Be clear about what allowance should be used for. I buy my children everything they need. They will never have to use their allowance for necessary clothes or food. (The exception being that perhaps when they’re teenagers I will give them a separate clothing allowance to manage themselves.) So there’s nothing they will have to buy for themselves. But if my daughter wants fancy hair pretties or my son wants his very own pack of gum, they are welcome to dip into their allowance for those items. I have also started having them buy each other holiday and birthday gifts with their own money and have been pleasantly astounded at how generous they are with each other. This tells me that I am doing something right.
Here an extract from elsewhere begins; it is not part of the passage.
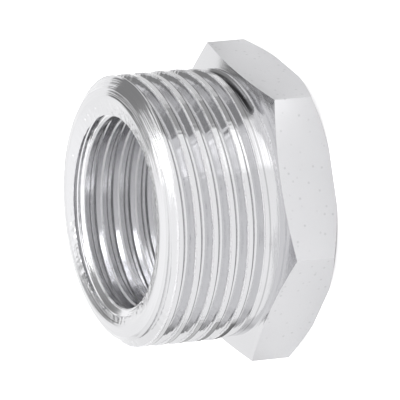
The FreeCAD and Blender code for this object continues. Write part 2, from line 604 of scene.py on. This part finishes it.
# %% [markdown]
# ## A finish for each face
# The faces are given to the four finishes by their place: the flats stand outside the collar and face
# sideways, the front ring faces up at the top, the bore's faces lie inside, and the rest was turned.

# %% Give each face its finish
bushing.data.materials.clear()
for material in (bright_plating, face_plating, satin_plating, bore_plating):
    bushing.data.materials.append(material)
flat_distance = ACROSS_FLATS / 2.0 * MM
for face in bushing.data.polygons:
    middle, normal = face.center, face.normal
    sideways = abs(normal.z) < 0.2
    distance = math.hypot(middle.x, middle.y)
    outside = distance > flat_distance - 0.2 * MM
    if sideways and outside and middle.z < HEAD_HEIGHT * MM:
        face.material_index = 2
    elif normal.z > 0.9 and middle.z > (ring_height(BORE_RADIUS) - 0.1) * MM:
        face.material_index = 1
    elif normal.z < -0.99 and middle.z < 0.05 * MM:
        face.material_index = 1
    elif distance < REAR_MOUTH_RADIUS * MM:
        face.material_index = 3
    else:
        face.material_index = 0
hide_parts("hex_bushing")
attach(bushing, "root")

# %% [markdown]
# ## The floor
# The bushing stands on a plain white floor. A little of its light is its own, so that it stays white to the
# camera, and less of it shows in the metal.

# %% Floor
start_clean()
bpy.ops.mesh.primitive_plane_add(size=4.0, location=(0, 0, 0))
floor = finish_piece("floor")
floor_material, tree = new_material("white_floor")
path = add(tree, "ShaderNodeLightPath")
paper = add(tree, "ShaderNodeBsdfDiffuse", {"Color": linear("F2F2F2")})
reflected = add(tree, "ShaderNodeMath", {0: path.outputs["Is Glossy Ray"], 1: 0.16}, operation="MULTIPLY")
seen = add(tree, "ShaderNodeMath", {0: path.outputs["Is Camera Ray"], 1: 0.6, 2: reflected.outputs[0]},
           operation="MULTIPLY_ADD")
glow = add(tree, "ShaderNodeEmission", {"Color": (1, 1, 1, 1), "Strength": seen.outputs[0]})
lit = add(tree, "ShaderNodeAddShader", {0: paper.outputs[0], 1: glow.outputs[0]})
add(tree, "ShaderNodeOutputMaterial", {"Surface": lit.outputs[0]})
floor.data.materials.append(floor_material)

# %% [markdown]
# ## The room
# Metal shows what is round it. The room is pale, a little brighter overhead, with a large dark patch on the
# +X side that shapes the front ring, and smaller patches beside it.

# %% World
world = bpy.data.worlds.new("soft_studio")
bpy.context.scene.world = world
world.use_nodes = True
tree = world.node_tree
tree.nodes.clear()
path = add(tree, "ShaderNodeLightPath")
direction = add(tree, "ShaderNodeTexCoord").outputs["Generated"]
height = add(tree, "ShaderNodeSeparateXYZ", {0: direction}).outputs[2]
level = add(tree, "ShaderNodeMapRange", {
    "Value": height, "From Min": 0.4, "From Max": 0.75, "To Min": 1.05, "To Max": 1.17,
}, interpolation_type="SMOOTHSTEP").outputs[0]


def room_patch(azimuth, elevation, inner, outer, share):
    """A soft round patch of the room in a direction. Angles are in degrees. Inside the inner angle the room's
    light is multiplied by the share, and beyond the outer one it is left alone."""
    a, e = math.radians(azimuth), math.radians(elevation)
    middle = (math.cos(a) * math.cos(e), math.sin(a) * math.cos(e), math.sin(e))
    toward = add(tree, "ShaderNodeVectorMath", {0: direction, 1: middle}, operation="DOT_PRODUCT")
    return add(tree, "ShaderNodeMapRange", {
        "Value": toward.outputs["Value"], "From Min": math.cos(math.radians(outer)),
        "From Max": math.cos(math.radians(inner)), "To Min": 1.0, "To Max": share,
    }, interpolation_type="SMOOTHSTEP").outputs[0]


shade = level
patches = [
    room_patch(azimuth=40.0, elevation=35.0, inner=24.0, outer=26.5, share=0.27),
    room_patch(azimuth=69.0, elevation=35.0, inner=9.0, outer=11.5, share=0.6),
    room_patch(azimuth=128.0, elevation=-2.0, inner=8.0, outer=16.0, share=0.4),
    room_patch(azimuth=73.0, elevation=49.0, inner=4.0, outer=8.0, share=1.2),
]
for patch in patches:
    shade = add(tree, "ShaderNodeMath", {0: shade, 1: patch}, operation="MULTIPLY").outputs[0]
room = add(tree, "ShaderNodeBackground", {"Color": (1, 1, 1, 1), "Strength": shade})
white = add(tree, "ShaderNodeBackground", {"Color": (1, 1, 1, 1), "Strength": 1.0})
mixed = add(tree, "ShaderNodeMixShader", {
    0: path.outputs["Is Camera Ray"], 1: room.outputs[0], 2: white.outputs[0],
})
add(tree, "ShaderNodeOutputWorld", {"Surface": mixed.outputs[0]})
print("patches in the room", len(patches))

# %% [markdown]
# ## The lamp
# The room gives nearly all the light. One weak, large lamp overhead adds a soft gleam.

# %% Lamp
def softbox(name, place, size, energy):
    """A square lamp at a place in metres, facing the bushing."""
    data = bpy.data.lights.new(name, "AREA")
    data.shape = "SQUARE"
    data.size = size
    data.energy = energy
    lamp = bpy.data.objects.new(name, data)
    lamp.location = place
    lamp.rotation_euler = Vector(place).to_track_quat("Z", "Y").to_euler()
    bpy.context.scene.collection.objects.link(lamp)
    print(name, "radiance", round(energy / (math.pi * size * size), 2))


softbox("overhead_softbox", (0.112, 0.096, 0.4), 0.11, 0.1)

# %% [markdown]
# ## Cards
# Polished metal is photographed with cards round it that give it bands of light and dark. These cards lie on
# the floor beside the bushing. Only reflections see them, so the floor stays plain. Toward the right of the
# picture a flank mirrors the floor at 23 to 30 mm from the axis, and a crest at 37 to 45 mm.

# %% Cards for the reflections
def card(name, middle, half, soft, inner, outer, at_inner, at_outer):
    """A flat ring sector on the floor. Angles are in degrees from +X and radii in mm. Its brightness goes
    from at_inner to at_outer along the radius, and its two sides fade out over soft degrees."""
    start_clean()
    bpy.ops.mesh.primitive_plane_add(size=1.0)
    bpy.ops.object.mode_set(mode="EDIT")
    bpy.ops.mesh.select_all(action="SELECT")
    bpy.ops.mesh.merge(type="CENTER")
    bpy.ops.transform.translate(value=(inner * MM, 0, 0.1 * MM))
    bpy.ops.mesh.extrude_vertices_move(TRANSFORM_OT_translate={"value": ((outer - inner) * MM, 0, 0)})
    bpy.ops.mesh.select_all(action="SELECT")
    bpy.ops.transform.rotate(value=math.radians(half - middle), orient_axis="Z", center_override=(0, 0, 0))
    bpy.ops.mesh.spin(steps=24, angle=-math.radians(2.0 * half), center=(0, 0, 0), axis=(0, 0, 1))
    bpy.ops.object.mode_set(mode="OBJECT")
    piece = finish_piece(name)
    material, tree = new_material(name)
    place = add(tree, "ShaderNodeTexCoord").outputs["Object"]
    flat_place = add(tree, "ShaderNodeVectorMath", {0: place, 1: (1, 1, 0)}, operation="MULTIPLY").outputs[0]
    radius = add(tree, "ShaderNodeVectorMath", {0: flat_place}, operation="LENGTH").outputs["Value"]
    toward = (math.cos(math.radians(middle)), math.sin(math.radians(middle)), 0.0)
    along = add(tree, "ShaderNodeVectorMath", {0: flat_place, 1: toward}, operation="DOT_PRODUCT")
    off_middle = arithmetic(tree, "ARCCOSINE", arithmetic(tree, "DIVIDE", along.outputs["Value"], radius))
    cover = ramp(tree, off_middle, math.radians(half - soft), math.radians(half), 1.0, 0.0)
    strength = ramp(tree, radius, inner * MM, outer * MM, at_inner, at_outer)
    light = add(tree, "ShaderNodeEmission", {"Color": (1, 1, 1, 1), "Strength": strength})
    clear = add(tree, "ShaderNodeBsdfTransparent")
    shown = add(tree, "ShaderNodeMixShader", {0: cover, 1: clear.outputs[0], 2: light.outputs[0]})
    add(tree, "ShaderNodeOutputMaterial", {"Surface": shown.outputs[0]})
    piece.data.materials.append(material)
    piece.visible_camera = False
    piece.visible_diffuse = False
    piece.visible_shadow = False
    where = [v.co for v in piece.data.vertices]
    print(name, "x", round(min(v.x for v in where) * 1000), "to", round(max(v.x for v in where) * 1000), "mm")


# the dark side, beside and beyond the male thread
card("dark_card", middle=-24.0, half=20.0, soft=6.0, inner=20.0, outer=62.0, at_inner=0.42, at_outer=0.42)
card("near_grey_card", middle=15.0, half=30.0, soft=9.0, inner=22.0, outer=46.0, at_inner=0.7, at_outer=0.9)
card("far_dark_card", middle=14.0, half=32.0, soft=9.0, inner=46.0, outer=95.0, at_inner=0.75, at_outer=0.25)
# the shadow behind the lower turns
card("shadow_card", middle=141.0, half=33.0, soft=14.0, inner=18.0, outer=44.0, at_inner=0.1, at_outer=1.0)
card("far_shadow_card", middle=138.0, half=30.0, soft=12.0, inner=44.0, outer=120.0,
     at_inner=1.0, at_outer=0.4)
card("farthest_shadow_card", middle=134.0, half=26.0, soft=12.0, inner=120.0, outer=900.0,
     at_inner=0.4, at_outer=0.35)
# the white gleams on the flanks and in the bore
card("bright_card", middle=-62.0, half=16.0, soft=4.0, inner=21.0, outer=30.5, at_inner=1.05, at_outer=2.2)
card("bore_card", middle=-15.0, half=26.0, soft=6.0, inner=3.5, outer=9.2, at_inner=3.0, at_outer=3.0)

# %% [markdown]
# ## The camera
# The view is from a long lens, 24 degrees above the floor, so the bushing is drawn nearly without
# perspective. The camera is turned on its side, which lays the axis of the piece across the picture.

# %% Camera
CAMERA_AZIMUTH = math.radians(-96.14162)
CAMERA_ELEVATION = math.radians(24.05648)
CAMERA_ROLL = math.radians(-95.45038)
CAMERA_DISTANCE = 939.66
AIM_HEIGHT = 8.0
camera_data = bpy.data.cameras.new("camera")
camera = bpy.data.objects.new("camera", camera_data)
bpy.context.scene.collection.objects.link(camera)
bpy.context.scene.camera = camera
back = Vector((
    math.cos(CAMERA_ELEVATION) * math.cos(CAMERA_AZIMUTH),
    math.cos(CAMERA_ELEVATION) * math.sin(CAMERA_AZIMUTH),
    math.sin(CAMERA_ELEVATION),
))
level_right = Vector((-math.sin(CAMERA_AZIMUTH), math.cos(CAMERA_AZIMUTH), 0.0))
level_up = back.cross(level_right)
right = level_right * math.cos(CAMERA_ROLL) + level_up * math.sin(CAMERA_ROLL)
turn = Matrix((right, back.cross(right), back)).transposed().to_4x4()
aim = Vector((0.0, 0.0, AIM_HEIGHT * MM))
camera.matrix_world = Matrix.Translation(aim + back * CAMERA_DISTANCE * MM) @ turn
camera_data.sensor_width = 36.0
camera_data.lens = 879.675
camera_data.shift_x = -0.00219
camera_data.shift_y = 0.01026
camera_data.clip_start = 0.01
print("camera", [round(v, 4) for v in camera.matrix_world.translation])

# %% [markdown]
# ## The end
# Colours are shown as they are, with no film curve.

# %% View settings and finish
bpy.context.scene.view_settings.view_transform = "Standard"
Be clear about what allowance is not. Right now, I still get some say on how my children choose to spend. I think that probably once they’re in high school I will zip my lips and allow them to spend on anything and make their own mistakes, but right now they’re still learning and I still get to participate. So when my son wanted to blow all of his money on silly putty so that he could make an imprint of the entire comics section of the paper? That was a Mama Veto. Likewise, my daughter is not allowed to purchase anything made by Bratz or other
skanky inappropriate items.
Part of giving allowance is modeling good habits and talking to kids about spending. If you’re just forking over some money every week and mismanaging your own money, or if you give them money and expect them to use it well but refuse to talk to them about your own habits, you’re missing the point. I’m not saying that Junior should be privy to all of your bills and your checkbook, but I am saying that you need to practice what you preach. Don’t tell kids to save some and donate some unless you’re doing the same. And talk to them about how you do it. My daughter once asked me why people give money at church every week but I only do it once a month; that was a great opportunity to explain to her that I find it easier to keep track if I only write one check a month, but I am figuring my donations based on both my income and what period of time I consider. We then talked about how not giving every week means having more money to give later, and the pros and cons of saving up a bit before making a donation.
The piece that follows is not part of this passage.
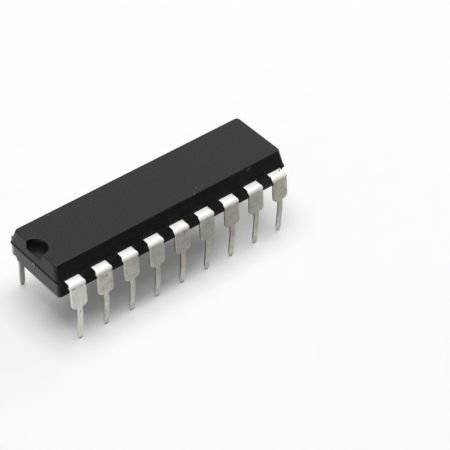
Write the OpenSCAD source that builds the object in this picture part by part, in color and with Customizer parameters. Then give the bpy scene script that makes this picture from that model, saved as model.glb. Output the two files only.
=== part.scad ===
// Dual in-line integrated circuit in a moulded plastic package, standing on its lead tips.
// Millimetres. X runs along the body from the notched end, Y across it, Z up from the tips.
// The stamped lead frame, the chip and its bond wires are modelled inside the moulding.

/* [Leads outside the body] */
// Leads in each of the two rows
leads_per_row = 9; // [7:1:10]
// Distance between neighbouring leads of a row
lead_pitch = 2.54; // [2.5:0.01:2.7]
// Level run of a lead from the wall to its bend
exit_run = 0.39; // [0.3:0.01:0.8]
// Thickness of the stamped strip
strip_t = 0.25; // [0.2:0.01:0.3]
// Inside radius of the bend
bend_r = 0.25; // [0.1:0.01:0.3]
// Lean of the legs outwards below the bend, in degrees
splay = 3.8; // [0:0.2:6]
// Height above the tips at which the legs turn back inwards
knee_z = 2.7; // [2.2:0.1:3]
// Lean of the legs inwards below that height, in degrees
toe_in = 3.9; // [0:0.1:6]
// Width of a lead where it leaves the body
exit_w = 1.4; // [1.3:0.01:1.44]
// Width over the stubs of the sheared dam bar, on the bend
stub_w = 1.54; // [1.46:0.01:1.6]
// Width of the broad part below the bend
broad_w = 1.48; // [1.45:0.01:1.7]
// Height of the seating shoulders above the tips
seat_z = 3.42; // [3:0.02:3.8]
// Radius of the two lower corners of the broad part
shoulder_r = 0.38; // [0.2:0.01:0.4]
// Width of the narrow part that enters the board
narrow_w = 0.46; // [0.4:0.01:0.5]
// Height of the tapered tip
tip_h = 0.6; // [0.3:0.05:0.8]
// Width of the flat end of a tip
tip_w = 0.22; // [0.1:0.01:0.3]

/* [Moulded body] */
// Body length beyond the middle of each end lead
end_margin = 1.28; // [1:0.01:1.6]
// Body width at the parting line
body_w = 6.5; // [6.1:0.05:6.6]
// Thickness of the half above the parting line
upper_t = 1.52; // [1.4:0.02:2]
// Thickness of the half below the parting line
lower_t = 1.78; // [1.5:0.02:2]
// Gap between the seating plane and the underside
standoff = 0.48; // [0.38:0.02:0.8]
// Draft of the long walls above the parting line, in degrees
upper_draft = 19; // [8:0.5:20]
// Draft of the long walls below the parting line, in degrees
lower_draft = 9; // [5:0.5:14]
// Draft of the end walls, in degrees
end_draft = 6.5; // [3:0.5:9]
// How far the lower mould half sits inside the upper one
mould_step = 0.05; // [0.01:0.01:0.08]
// Radius of the upright corners
corner_r = 0.3; // [0.15:0.05:0.5]
// Radius round the top face and the underside
edge_r = 0.08; // [0.04:0.01:0.15]

/* [Notch and ejector marks] */
// Radius of the index notch at the top face
notch_r = 1.08; // [0.8:0.02:1.2]
// Radius of the index notch at its floor
notch_floor_r = 0.9; // [0.6:0.02:1]
// Depth of the index notch
notch_depth = 0.72; // [0.4:0.02:0.9]
// Radius of the two ejector marks in the underside
ejector_r = 1.27; // [0.8:0.01:1.5]
// Depth of the ejector marks
ejector_depth = 0.45; // [0.1:0.05:0.6]
// Distance of each ejector mark from the end of the body
ejector_inset = 4.52; // [3:0.02:5.5]

/* [Lead frame inside the body] */
// How far the full lead width reaches in from the wall
anchor_len = 0.4; // [0.3:0.05:0.5]
// Width of the inner lead fingers
finger_w = 0.35; // [0.3:0.01:0.4]
// Gap between the tie bars and the nearest fingers
finger_gap = 0.2; // [0.15:0.01:0.3]
// Distance between the finger ends along the long sides of the pad
finger_end_pitch = 1.3; // [1.1:0.05:1.35]
// Length of the die pad
pad_l = 4.4; // [4:0.1:5]
// Width of the die pad
pad_w = 2.5; // [2.2:0.05:2.7]
// Gap between the die pad and the finger ends
pad_gap = 0.3; // [0.2:0.01:0.4]
// How far the die pad lies below the leads
pad_drop = 0.25; // [0.1:0.01:0.4]
// Width of the tie bars
tie_w = 0.48; // [0.3:0.01:0.5]
// How far the sheared tie bars stand out of the end walls
tie_stub = 0.04; // [0.01:0.01:0.06]

/* [Chip and bond wires] */
// Length of the silicon chip
die_l = 2.6; // [2:0.1:3.4]
// Width of the silicon chip
die_w = 2; // [1.6:0.1:2.2]
// Thickness of the silicon chip
die_t = 0.33; // [0.25:0.01:0.4]
// Thickness of the adhesive under the chip
glue_t = 0.03; // [0.02:0.005:0.06]
// How far the adhesive shows round the chip
glue_rim = 0.08; // [0.03:0.01:0.1]
// Diameter of a bond wire
wire_d = 0.032; // [0.025:0.001:0.04]
// Diameter of the ball at the chip end of a wire
ball_d = 0.08; // [0.06:0.005:0.1]
// Height of a wire loop above the straight line between its ends
loop_h = 0.22; // [0.15:0.01:0.35]

/* [Hidden] */
LEADS = 2 * leads_per_row;
function two_digits(k) = k < 10 ? str("0", k) : str(k);
function lead_name(k) = str("lead_", two_digits(k));
function wire_name(k) = str("bond_wire_", two_digits(k));

// Levels, from the tips up
belly_z = seat_z + standoff;
parting_z = belly_z + lower_t;
top_z = parting_z + upper_t;
frame_z = parting_z - strip_t / 2;
pad_z = frame_z - pad_drop;
die_z = pad_z + strip_t + glue_t;
die_top_z = die_z + die_t;

// Reach of the body and of the bends
body_l = (leads_per_row - 1) * lead_pitch + 2 * end_margin;
bend_y = body_w / 2 + exit_run;
bend_z = frame_z - bend_r;
row_span = 2 * (bend_y + bend_r + strip_t);
anchor_y = body_w / 2 - anchor_len;

// Small forms that follow the stamping and the moulding
stub_low_angle = 20;
stub_high_angle = 66;
widening = 0.1;
root_r = 0.1;
least_seat = 0.01;
joint_l = 0.05;
knee_l = 0.5;
coin_h = 0.35;
coin_t = strip_t * 0.6;
cut_over = 0.1;
corner_steps = 5;
arc_steps = 5;
end_cut = 0.6;
lane_cut = 0.25;
lane_drop = 0.4;
side_reach = 1.5;
tie_slope = 0.35;
pad_share = 0.5;
pad_inset = 0.12;
stitch_len = 0.12;
loop_rings = 8;
loop_lean = 0.6;
wire_sides = 6;
ball_h = ball_d / 4;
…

Pay attention and praise accordingly. When your child makes good financial decisions, praise her! Maybe she decides to bank more than the mandated amount. Maybe she deliberates over an item at the store and decides she really doesn’t need it. Kids want and need your approval, and staying active in the process—not considering it over after you’ve handed them the cash—is all part of teaching them.
It doesn’t matter how much money you give in allowance. It matters how you handle it and what you’re teaching along with it. And I guarantee you that a child who is mindfully receiving and managing an allowance will experience a sharp decrease in the “gimmes” as he learns the value of money.